É importante observar que o ator que faz o papel de Moshe (Shuli Rand) e a atriz que faz o papel de Mali (Michal Bat-Sheva Rand) são eles mesmos judeus ortodoxos, mais precisamente Chozrim betshuvá. Eles formam um casal na vida real, dado importante, já que se não estivessem casados, não poderiam, enquanto judeus religiosos ortodoxos, atuar como um casal na tela do cinema.

Os elementos da narrativa hassídica em conjunto com os aspectos de um romance moderno criam uma imagem mais positiva da comunidade ortodoxa, comunidade que desperta reações negativas para boa parte dos israelenses.
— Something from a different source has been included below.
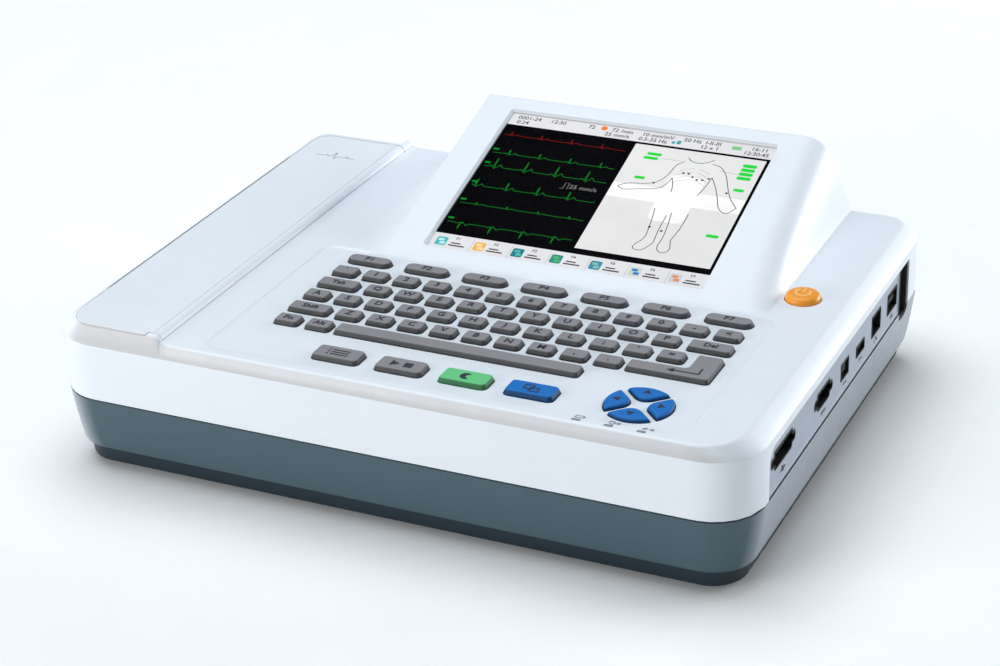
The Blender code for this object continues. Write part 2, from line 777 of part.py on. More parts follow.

Os elementos hassídicos foram desenhados para expressar a totalidade de uma fé religiosa genuína, enquanto que o amor do casal ressoa para os espectadores seculares. De fato, HaUshpizin é também uma comédia romântica onde os milagres têm um importante papel dramático e acompanham a charmosa ingenuidade romântica do casal.

Fica claro que HaUshpizin conta a história de uma comunidade que é muito diferente do resto da sociedade israelense e, ainda assim, o filme não pede para que os espectadores acolham a comunidade ortodoxa dentro da comunidade maior. Seu único apelo é de que os ortodoxos sejam reconhecidos como uma comunidade separada da comunidade nacional, mas legítima. Ainda que o filme permaneça com os olhos voltados para um grupo específico, no sentido de que mostra um grupo único, ele pede que os ortodoxos como um todo sejam representados igualmente como parte integrante da sociedade israelense. 

HaUshpizin consegue, ao contrário de outros filmes israelenses anteriores, representar a comunidade ortodoxa através de um olhar que que não é desagradável, pelo menos para o público laico. HaUshpizin consegue mostrar a experiência dessa comunidade estranha e apartada de maneira graciosa e cômica. Em outras palavras, um filme que não tem a pretensão de apresentar a experiência de vida desse outro salientando o seu exotismo, ainda que muitos dos rituais mostrados no filme possam ser vistos como exóticos pela população secular. Vale acrescentar que seus diretores e atores (o casal Rand) exigiram, que mesmo em cinemas regulares, o filme não fosse exibido no Shabat.

Assim, o filme consegue mostrar uma pequena e isolada comunidade hassídica como uma comunidade genuína que desperta empatia entre os espectadores, e seus membros como pessoas reais e “normais”. Fica claro que ao mostrar todas as personagens religiosas como boas, profundas, humildes e puras o filme exagera. Entretanto, tendo a história de amor como motor da trama associado ao modo de vida da pequena comunidade o filme se coloca em forte contraste com a caricaturização anteriormente mostrada em filmes como Kuni Lemel ou Salach Shabati. Mesmo em filmes mais dramáticos, como Kadosh, a representação sempre seguia o padrão ideológico essencialmente de esquerda e antirreligioso.

Como já expressado anteriormente, o conflito entre a sociedade secular e a parcela ortodoxa da população israelense está na pauta do dia. O cinema através de suas expressões mais diversas tem o poder de suscitar não apenas a reflexão sobre estes temas, mas também colocar pontos de vista diversos e que colaboram para uma maior aceitação entre os diferentes.